If you've watched enough of his previous shows it is very easy to predict how a conversation in Firefly will sound.
Back in the day that style of dialog was still somewhat novel, especially to people who weren't big Buffy/Angel fans. Nowadays this is the baseline MCU style of dialog, which means it is absolutely played out.
Mr. Robot
Feels too dark. Drugs, depression, dystopia, alter egos?
Feels like I'm watching some conspiracy theory documentary, way to dark.
Succession, its just rich people doing rich people things. So much boring family drama.
The Wire. I stop watching because too much corrupt cop moments that triggers PTSD.
Stanger Things. The part where
Didn't finish Lost. Like WTF dude, a fucking
The Walking Dead, the story is boring and dragged on too long and I lost interest.
Probably a lot more boring TV, but probably too boring for me to even remember.
Yeah, good list.
I was in on Mr. Robot until it Fight Clubbed. Tried it a little bit after that, but completely lost interest.

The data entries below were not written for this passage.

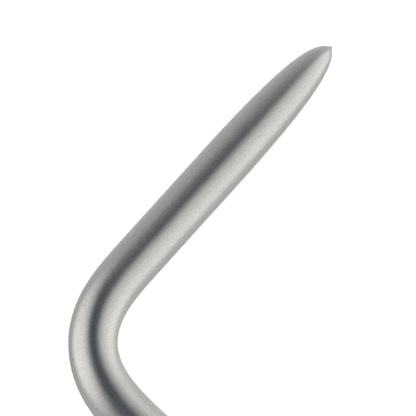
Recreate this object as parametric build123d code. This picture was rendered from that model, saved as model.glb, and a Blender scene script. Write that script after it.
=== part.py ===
from build123d import *

import math
import os

# A double-ended engineer's scriber, lying on a bench.
#
# A hollow knurled handle carries a collet chuck at each end. One chuck grips a straight point and
# the other a point bent through a right angle. The handle lies along X, with the bent point at +X,
# and its leg reaches out along -Y and leans down until its tip touches the bench. Z points up.
# The origin is on the handle's axis, halfway along the tube. All sizes are in millimetres.
#
# Chuck pieces are drawn with X as the distance outward from the tube's end face, on the handle's
# axis, and at_end() then places them at either end of the handle.

# ---- points: round bar with a ground, bullet-shaped tip ----
shank_r = 2.0               # parallel shank that a collet grips
working_r = 1.87            # the working end is drawn a little thinner than the shank
ease_length = 1.5           # length over which the bar thins from one to the other
straight_reach = 66.0       # tube end face to the straight point's tip
straight_shank_past = 0.5   # its shank ends this far in front of the fully opened nut
bend_reach = 63.0           # tube end face to the crossing of the bent point's two axes
leg_reach = 33.15           # that crossing to the tip of the leg
bend_turn = 90.0            # degrees between the shank and the leg
bend_core_r = 6.4           # centreline radius in the middle of the bend
bend_entry_r = 16.9         # slacker centreline radius where the bar runs in and out of the bend
bend_entry_turn = 11.6      # degrees turned by each of those two entries
taper_length = 13.4         # ground length of a tip
tip_nose = 0.06             # length of the tip's steep end, as a share of the taper
tip_rise = 0.37             # how steeply that end starts, as a share of the radius
shank_inner = 12.0          # how far a shank reaches in behind the tube's end face
shank_chamfer = 0.4

# ---- clearances ----
slide_fit = 0.03            # point in its collet, radial
run_fit = 0.05              # collet in its socket, closing ring and threads in the nut, radial
bore_clear = 0.15           # point in the chuck body's bore, radial
mouth_clear = 0.10          # collet nose in the nut's mouth, and its head in the snap ring, radial
seat_gap = 0.05             # faces that meet when the chuck is tight
side_play = 0.10            # rings between their neighbours, along the axis
nut_gap = 0.6               # nut's rear face to the chuck body's flange

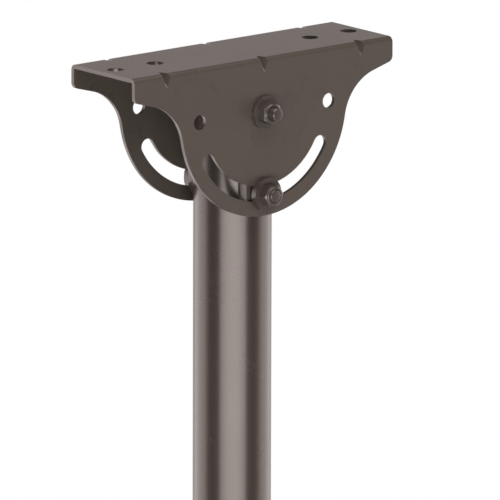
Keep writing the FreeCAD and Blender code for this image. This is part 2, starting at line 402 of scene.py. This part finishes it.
def bolt_mesh(name, node, seat_y):
    """Bolt as rings round the Y axis, from the head's face to the end face.

    The head is a hexagon cut by a 30 degree cone from its face circle. The thread's radius is
    major - depth * fade * (1 - flank), where flank is a triangle wave of y / pitch - angle /
    full turn, cut flat at crest and root, and fade takes the thread in over its first turn
    and out over its last two. The bolt's end is a quarter round.
    """
    low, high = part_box(node)
    hexagon = hexagon_radius(ring_angle)
    head_radius = np.stack([0 * ring, head_face_radius * ring, hexagon, hexagon,
                            major_radius * ring])
    head_y = np.stack([high.y * ring, high.y * ring,
                       high.y - (hexagon - head_face_radius) * chamfer_slope,
                       seat_y * ring, seat_y * ring])
    start_y = low.y + tip_round
    end_y = low.y + thread_length
    thread_y = np.linspace(end_y, start_y, thread_rows)[:, None]
    wave = np.mod((thread_y - low.y) / thread_pitch - ring_angle / (2 * math.pi), 1.0)
    flank = np.clip(flank_steepness * np.abs(2 * wave - 1) - root_flat, 0.0, 1.0)
    fade = (np.clip((end_y - thread_y) / (2 * thread_pitch), 0.0, 1.0)
            * np.clip((thread_y - start_y) / thread_pitch, 0.0, 1.0))
    thread_radius = major_radius - thread_depth * fade * (1 - flank)
    tip_radius, tip_y = quarter_round(major_radius, tip_round, low.y, rows=10)
    radius = np.concatenate([head_radius, thread_radius, tip_radius, [0 * ring]])
    y = np.concatenate([head_y, thread_y * ring, tip_y, [low.y * ring]])
    mesh = ring_mesh(name, node, radius, y)
    mesh.materials.append(fastener_coat_and_painted_shade)
    mesh.materials.append(thread_finish)
    row = np.repeat(np.arange(len(y) - 1), around)
    threaded = (row >= len(head_y)) & (row < len(head_y) + thread_rows)
    mesh.polygons.foreach_set("material_index", threaded.astype(np.int32))
    close_mesh(mesh)
    return mesh


for bolt_node, washer_node in (("pivot_bolt", "pivot_washer_rear"),
                               ("lock_bolt", "lock_washer_rear_outer")):
    head_seat_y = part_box(washer_node)[1].y
    fit_on(bolt_mesh(bolt_node + "_threaded", bolt_node, head_seat_y), bolt_node)


# Studio floor.
# A plain pale disc where a room's floor would be, 2.4 m below the ceiling.
# The camera sees it nearly white from above, and looks through it from below.

floor_z = -2.4
floor_radius = 3.0
floor_corners = 96
floor_colour = (0.8, 0.8, 0.8, 1.0)
floor_roughness = 0.7
floor_white_share = 0.85

rim_angle = np.linspace(0, 2 * math.pi, floor_corners, endpoint=False)
rim_points = np.stack([floor_radius * np.cos(rim_angle), floor_radius * np.sin(rim_angle),
                       0 * rim_angle + floor_z], -1)
floor_mesh = bpy.data.meshes.new("floor")
floor_mesh.from_pydata(rim_points.tolist(), [], [list(range(floor_corners))])
floor = bpy.data.objects.new("floor", floor_mesh)
bpy.context.scene.collection.objects.link(floor)

floor_material = bpy.data.materials.new("pale_floor")
floor_material.use_nodes = True
floor_tree = floor_material.node_tree
floor_shader = floor_tree.nodes["Principled BSDF"]
floor_shader.inputs["Base Color"].default_value = floor_colour
floor_shader.inputs["Roughness"].default_value = floor_roughness
floor_white = floor_tree.nodes.new("ShaderNodeEmission")
floor_clear = floor_tree.nodes.new("ShaderNodeBsdfTransparent")
floor_path = floor_tree.nodes.new("ShaderNodeLightPath")
floor_side = floor_tree.nodes.new("ShaderNodeNewGeometry")
floor_share = maths(floor_tree, "MULTIPLY", b=floor_white_share)
floor_top = floor_tree.nodes.new("ShaderNodeMixShader")
floor_both = floor_tree.nodes.new("ShaderNodeMixShader")
join(floor_tree, floor_path, "Is Camera Ray", floor_share, 0)
join(floor_tree, floor_share, 0, floor_top, "Fac")
join(floor_tree, floor_shader, "BSDF", floor_top, 1)
join(floor_tree, floor_white, "Emission", floor_top, 2)
join(floor_tree, floor_side, "Backfacing", floor_both, "Fac")
join(floor_tree, floor_top, "Shader", floor_both, 1)
join(floor_tree, floor_clear, "BSDF", floor_both, 2)
join(floor_tree, floor_both, "Shader", floor_tree.nodes["Material Output"], "Surface")
floor_mesh.materials.append(floor_material)


# Studio light.
# A wide softbox and two strips stand beside the camera, softboxes stand behind the object on both
# sides, at three heights on the left and two on the right, and one hangs above. The room behind
# the object is a slightly warm backdrop that gloss shows too, and its sides stay dark, which gives
# the pole its dark bands.

object_centre = Vector((0.0, 0.0, -0.15))
daylight = (0.95, 1.0, 1.0)
white = (1.0, 1.0, 1.0)
# Name, azimuth and elevation in degrees, distance, width and height in metres, radiance, colour.
softboxes = (
    ("front_softbox", 233.0, -12.0, 2.6, 3.9, 1.0, 6.5, daylight),
    ("front_softbox_core", 233.0, -12.0, 2.5, 1.8, 0.9, 1.6, daylight),
    ("front_strip_softbox_high", 255.0, 25.0, 2.6, 0.7, 1.9, 1.8, white),
    ("front_strip_softbox_low", 255.0, -40.0, 2.6, 0.7, 1.2, 4.0, white),
    ("top_softbox", 250.0, 80.0, 2.4, 2.8, 2.8, 4.3, white),
    ("rear_left_softbox", 120.0, -12.0, 3.0, 3.4, 1.5, 1.8, white),
    ("rear_left_softbox_high", 120.0, 11.0, 3.0, 3.4, 0.9, 1.5, white),
    ("rear_left_softbox_low", 125.0, -42.0, 3.0, 3.0, 1.4, 2.0, white),
    ("rear_right_softbox", -13.0, -12.0, 3.0, 3.2, 1.5, 1.35, white),
    ("rear_right_softbox_high", -13.0, 11.0, 3.0, 3.2, 0.9, 2.2, white),
)


def hang_softbox(name, azimuth, elevation, distance, width, height, radiance, colour):
    """Area lamp aimed at the object; its power is radiance times area times pi."""
    lamp = bpy.data.lights.new(name, "AREA")
    lamp.color = colour
    lamp.shape = "RECTANGLE"
    lamp.size = width
    lamp.size_y = height
    lamp.energy = radiance * width * height * math.pi
    holder = bpy.data.objects.new(name, lamp)
    turn = math.radians(azimuth)
    lift = math.radians(elevation)
    way = Vector((math.cos(turn) * math.cos(lift), math.sin(turn) * math.cos(lift),
                  math.sin(lift)))
    holder.location = object_centre + way * distance
    holder.rotation_mode = "QUATERNION"
    holder.rotation_quaternion = way.to_track_quat("Z", "Y")
    holder.visible_camera = False
    bpy.context.scene.collection.objects.link(holder)


for softbox in softboxes:
    hang_softbox(*softbox)

backdrop_azimuth = math.radians(50.0)
backdrop_edge = (-0.35, 0.05)
backdrop_height = (-0.12, 0.56)
backdrop_levels = (0.97, 0.0)
backdrop_colour = (1.0, 0.92, 0.89, 1.0)
fill_level = 0.15

world = bpy.data.worlds.new("studio_room")
bpy.context.scene.world = world
world.use_nodes = True
room = world.node_tree
background = room.nodes["Background"]
path = room.nodes.new("ShaderNodeLightPath")
direction = room.nodes.new("ShaderNodeTexCoord")

# Across: the cosine between the level direction and the backdrop's middle, with a soft edge.
level_out = room.nodes.new("ShaderNodeVectorMath")
level_out.operation = "MULTIPLY"
level_out.inputs[1].default_value = (1.0, 1.0, 0.0)
level_way = room.nodes.new("ShaderNodeVectorMath")
level_way.operation = "NORMALIZE"
towards = room.nodes.new("ShaderNodeVectorMath")
towards.operation = "DOT_PRODUCT"
towards.inputs[1].default_value = (math.cos(backdrop_azimuth), math.sin(backdrop_azimuth), 0.0)
across = ramp(room, 0.0, 1.0, *backdrop_edge)
across.interpolation_type = "SMOOTHSTEP"
join(room, direction, "Generated", level_out, 0)
join(room, level_out, "Vector", level_way, 0)
join(room, level_way, "Vector", towards, 0)
join(room, towards, "Value", across, "Value")

# Up: the backdrop fades out above the object.
height = room.nodes.new("ShaderNodeSeparateXYZ")
up = ramp(room, *backdrop_levels, *backdrop_height)
backdrop = maths(room, "MULTIPLY")
join(room, direction, "Generated", height, "Vector")
join(room, height, "Z", up, "Value")
join(room, up, "Result", backdrop, 0)
join(room, across, "Result", backdrop, 1)

# Gloss shows the backdrop, matt surfaces get an even fill, and the camera sees plain white.
room_level = room.nodes.new("ShaderNodeMix")
room_level.inputs["A"].default_value = fill_level
seen_level = maths(room, "MAXIMUM")
room_colour = room.nodes.new("ShaderNodeMix")
room_colour.data_type = "RGBA"
room_colour.inputs["A"].default_value = backdrop_colour
room_colour.inputs["B"].default_value = (1.0, 1.0, 1.0, 1.0)
join(room, path, "Is Glossy Ray", room_level, "Factor")
join(room, backdrop, 0, room_level, "B")
join(room, room_level, "Result", seen_level, 0)
join(room, path, "Is Camera Ray", seen_level, 1)
join(room, seen_level, 0, background, "Strength")
join(room, path, "Is Camera Ray", room_colour, "Factor")
join(room, room_colour, "Result", background, "Color")


# Camera.
# It stands 8 m away with a long lens, so the view is nearly parallel, as in the photograph.
# It looks from the left front, slightly from above.

view_turn = math.radians(39.722)
view_drop = math.radians(12.681)
view_roll = math.radians(-0.155)
view_distance = 8.0
look_at = Vector((-0.00879, -0.02755, -0.11916))
sensor_width_mm = 36.0
lens_mm = 942.2

forward = Vector((math.sin(view_turn) * math.cos(view_drop),
                  math.cos(view_turn) * math.cos(view_drop), -math.sin(view_drop)))
camera_data = bpy.data.cameras.new("camera")
camera_data.sensor_width = sensor_width_mm
camera_data.lens = lens_mm
camera_data.clip_end = 100.0
camera = bpy.data.objects.new("camera", camera_data)
camera.rotation_mode = "QUATERNION"
camera.rotation_quaternion = (Matrix.Rotation(view_roll, 3, forward)
                              @ forward.to_track_quat("-Z", "Y").to_matrix()).to_quaternion()
camera.location = look_at - forward * view_distance
bpy.context.scene.collection.objects.link(camera)
bpy.context.scene.camera = camera
bpy.context.scene.view_settings.view_transform = "Standard"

Also not at all a fan of Walking Dead or most shows that are just depressing. Ive also always had this weird logical problem with Zombie apocalypses that never end. Like, I get it's a monster movie/show, but eventually I'm like "alright, how are there still so many walkers when there's been no food for years".
I lost interest in Battlestar Galactica for a similar reason (depressing). Also how the fuck could they not somehow detect who was a Cylon. They apparently have shit built in that let them transmit their conclsciousness across the galaxy when they die, etc etc. Also all the other shit that never got exolained.
Game of Thrones lost me at Reek.
Haven't gotten into Westworld.
My friends were all 100% convinced I'd be into Stranger Things but it just hasn't clicked with me. I'm going to give it another try.
Also zero, zero "reality" shit.
Like 97% of them
Damn few shows are worth my time these days. Re-tread it's galore, with simplistic emotional appeal to get you to react and continue to watch. Essentially producers saw what worked for "reality" TV in the 90's and applied that same juvenile, transparent, boring approach to new shows.
In that case, we should ask: what have you finished and do you recommend?
Too many. I can count by the fingers of my left hand how many shows I watched to the end and I still have unused fingers.
Which are those (at least, which you suggest)?
Person of Interest and MacGuyver
Yup, old and ancient stuff.
Nearly all of them, most seem to be racist comedy's or stereotypes and just bullshit I can't handle, or the plot is over used so much it's predictable, honestly most popular TV shows are just straight up boring and to much otherism and other racism, sexism, transphobia, ECT in them. Or just about fighting each other and it's all about drama because they don't have the apparent ability to just simply talk to each other.
Or just about fighting each other and it’s all about drama because they don’t have the apparent ability to just simply talk to each other.
Classic sitcom formula. I never got into a lot of the "family" shows in the 90s, because almost every plot revolved around someone being a poor communicator - and that's it. Person A can't talk about event/topic Y, and now Person B assumes reason Z and the entire episode and all its hijinks only exist because of it. Everything could've been avoided if Person A and Person B actually talked things through, like healthy, sane people who actually want to avoid conflict. But writers couldn't think of a way to both model proper communication and create a compelling storyline, so here we are.